Меня очень тронуло ваше предложение вернуться и работать во Франс-Пресс, и мне трудно ответить вам, не вдаваясь в некоторые детали: возвращение назад, к комфорту и согласию -- это решение почти не имело бы смысла в отношении меня, впрочем, не больше, чем оставаться здесь, в Валадарис, закончив директором компании, экспортирующей слюду. Это вопрос не суждения, но темперамента или насыщенности, концентрации, плотности. Не сегодня, так завтра приходится признать, что определённые вещи более важны для нас, чем другие, и следовать за этой плотностью; быть верным самому себе, как в хорошем, так и в плохом (!) -- это последняя роскошь, которую мы можем предложить себе в этом мире, где больше не осталось причин, которые стоили бы верности.

Как рассказать вам об этих вещах с той простотой, которая требуется? а между тем, я испытываю потребность сказать вам об этом, потому что ваше предложение свидетельствует о проявлении дружбы. Вовсе не "идеи" побуждают меня ответить вам отказом -- скорее, нечто вроде голода, потребности ПРИСУТСТВОВАТЬ в своей собственной жизни, в то время как множество людей вокруг нас кажутся покинутыми самими собой. Я всегда был чувствителен к истинному облику окружающих, когда он стремится проявить себя; исследование в самом себе этого уникального облика, который кажется дремлющим в самых глубинах нас -- это исследование, возможно, объяснит вам мои разрозненные опыты, моё кочевничество, казалось бы, без жизненной цели и смысла, и мой страх повторно застрять в одном "положении", каким бы оно ни было... Я уже не помню, что это был за английский автор, который писал: "When I am at ease, then I begin to feel unsafe", и я испытываю потребность именно в определённом отсутствии безопасности для поддержания контакта с тем, что является главным, bedrock [фундаментом, камнем в основании] нашего бытия посреди потока одних и тех же окружающих нас вещей... Если мы должны его обрести, то мне всегда казалось, что для этого должен быть пробуждён истинный внутренний облик -- и ничто иное не вносит такую ясность, как опыты, снимающие с нас покровы, обнажающие: одиночество в гвианском лесу, в столице или в приграничном городке Минас Жерайс без каких-либо ресурсов кроме тех, которые есть в нас самих, или ещё обнажённость концлагерей; именно там я впервые увидел этот другой лик, и лик этот походил на Радость. С тех пор я в некотором роде кочующий, или чокнутый -- как вам будет угодно. (...)

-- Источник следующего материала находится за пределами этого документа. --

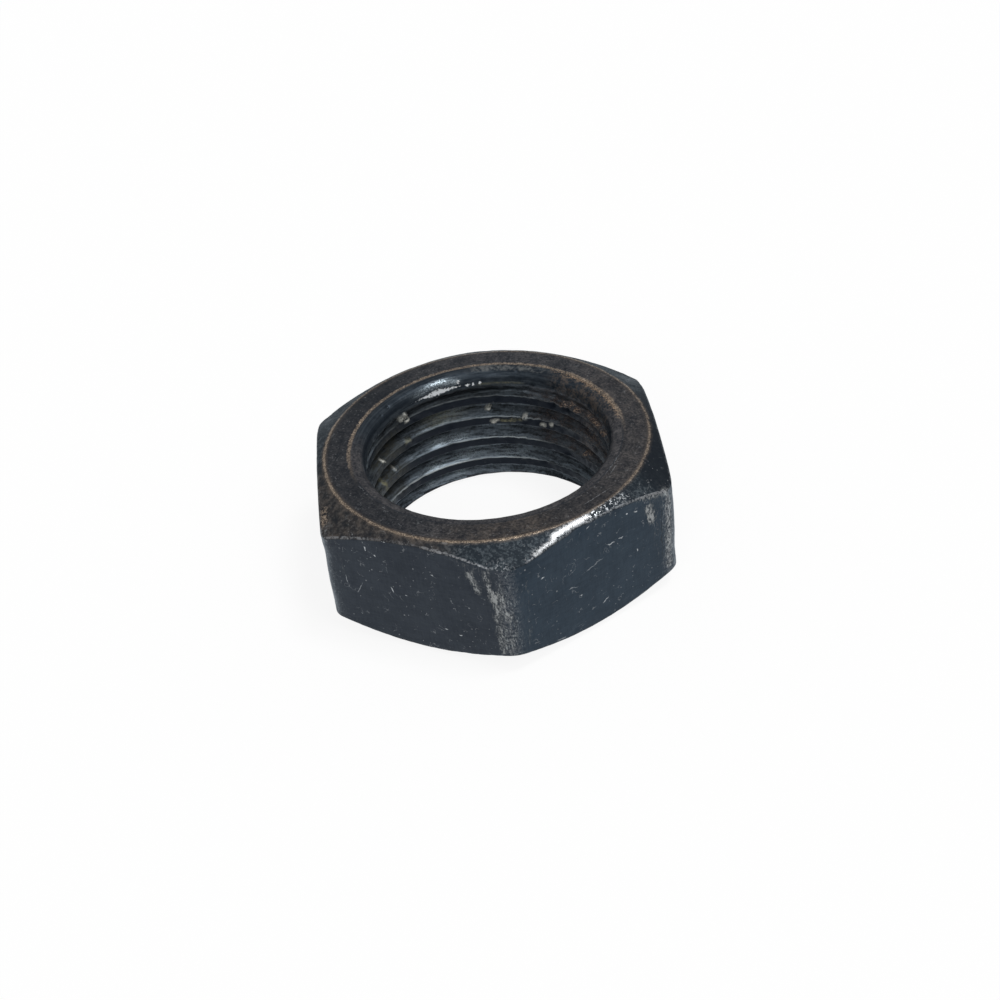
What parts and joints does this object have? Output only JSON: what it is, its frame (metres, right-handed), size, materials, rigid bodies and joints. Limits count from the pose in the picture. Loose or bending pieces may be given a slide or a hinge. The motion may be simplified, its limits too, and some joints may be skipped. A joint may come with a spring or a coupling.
{
  "type": "thin lock nut",
  "caption": "Hexagon thin lock nut with a metric fine right-hand thread, 30 degree chamfers on both faces and a wide rounded upper mouth, in worn black-oxide steel.",
  "frame": {"origin": "centre of the bore at the lower bearing face", "axes": "+Z along the thread axis, +X through a corner of the hexagon, so the flats face +Y and -Y"},
  "size_m": [0.0434, 0.038, 0.015],
  "materials": {
    "black_oxide_steel": "worn black oxide, satin"
  },
  "bodies": {
    "root": {"lock_nut": "black_oxide_steel"}
  },
  "joints": []
}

Как бы там ни было -- и это, возможно, проявление слабости -- я опасался "устроиться" в журналистике (или слюдяном деле); мне кажется, это требует неустанной бдительности, чтобы не потерять контакт с главным, не заснуть и не закончить как сомнамбула, которых мы встречаем каждый день -- велик соблазн каждый день откладывать себя на завтра, будто слишком сложный вопрос или изрядно запутанное дело; но у нас слишком мало времени, чтобы терять его... Возможно, эта обеспокоенность осталась от того ребёнка или юноши (слишком романтичного), но я ставлю на детство с его притязаниями, его высокопарными словами, а также его проницательностью.

Не сегодня, так завтра, как вы писали, возникнет нужда "рассказать" -- и именно в этом красота журналистики. Как бродяга, которым я был или хотел быть, я хорошо знаю эту нужду "рассказать"; и это письмо -- в своём роде, способ рассказать. Возможно, я вернусь к журналистике, если однажды не найду иного способа осуществить эту потребность коммуникации с другими.

В данное время я продолжаю изыскания слюды и провожу три четверти своего времени в дороге, и совсем не против такого расклада. Не могу сказать, что я "разочарован" своей новой жизнью: я ожидаю не слюды, а иной вещи, и в любом случае, я не собираюсь устраиваться здесь надолго.

Простите за эту долгую болтовню, но дружба, которую вы оба, Ирасема и ты, изъявляете мне, и ваше предложение из последнего письма подвигли меня на это, тем хуже, если я показался вам романтичным или попросту немного смешным с моими несуразными "идеями".